Star chambers corrupt politics
The NSW body has indeed exposed cases of serious corruption, but it has also exceeded its powers, left innocent people with shattered reputations and shown its own poor judgment by its misuse of publicity. In a letter to the editor on Monday, former Federal Court judge Peter R. Graham pointed out that anti-corruption commissions and other such inquisitorial bodies “are star chambers, where safeguards that common law procedures provide for the protection of the liberty of subjects are lacking”. Sometimes, these extraordinary powers are necessary, but there are always serious risks.
In theory, there is bipartisan support for a federal anti-corruption agency. In reality, any political party in government and weathering a scandal such as sports rorts would have found it easier to go along with a motherhood accountability project. Had the Coalition adopted an implacable stance of “anti-anti-corruption agency”, it would have been endlessly assailed as “pro-corruption” by Labor.
But all this was pre-COVID. Maybe with a pandemic crisis, collapsing public finances and a grim strategic outlook, the government will take a tougher, more principled line. Earlier this month, federal Attorney-General Christian Porter dryly remarked there were “more immediate priorities” than rushing out draft legislation for the promised commonwealth integrity commission. Those on the legal left will wail and gnash their teeth. Rumour has it they were already worried because the Coalition had put on the record its wish to avoid the pitfalls and excesses of anti-corruption bodies in the states.

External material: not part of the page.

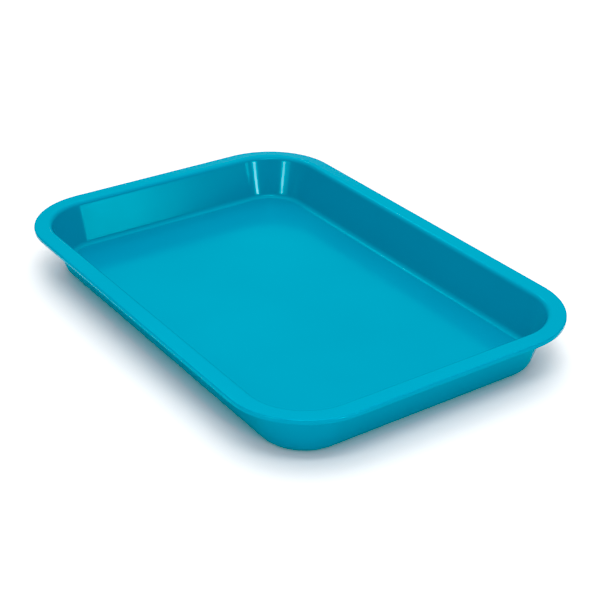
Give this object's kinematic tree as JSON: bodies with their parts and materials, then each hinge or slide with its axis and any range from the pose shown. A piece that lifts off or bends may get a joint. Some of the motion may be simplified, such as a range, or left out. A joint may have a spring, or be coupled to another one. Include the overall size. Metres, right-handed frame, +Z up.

It’s noteworthy that Labor and the Greens are the greatest enthusiasts for the anti-corruption bandwagon. One vice of the standing star chamber is that it usurps normal political conflict if an aggrieved party finds something that can be worked up to look “corrupt”. This weakens democracy, just as confected anti-discrimination complaints, lawfare and constitutional pointscoring take matters out of the hands of elected representatives and entrust them to a legal elite.
A more prosaic objection to a federal anti-corruption body is that boredom might leave it with little to do apart from fighting turf wars with the myriad, well-funded federal agencies fighting everything from espionage through organised crime to tea room larceny in the public service. The commonwealth domain is heavy with dull-as-a-dog policy, unlike state and local governments with their juicy project contracts and land deals (the Badgerys Creek federal land purchase may be the exception that proves the rule). Before adding yet another supra-political agency, why not lift the standard of scrutiny by federal parliamentary committees? And if the legal left really cares about independent media scrutiny, it could give up its illiberal pretence that reporting and commentary it disagrees with ought to be a punishable offence.
The poor judgment of NSW Premier Gladys Berejiklian — or rather its public exposure — has predictably led to demands for a federal anti-corruption body, and without delay. But what we’re watching unfold before the NSW Independent Commission Against Corruption only strengthens the case for caution and realism. It’s facile to dismiss sceptics of standing anti-corruption bodies as people with something to hide. Serious corruption has to be tackled, obviously, but the very uneven results of ICAC and its other state counterparts should by now have dashed naive expectations of these institutions.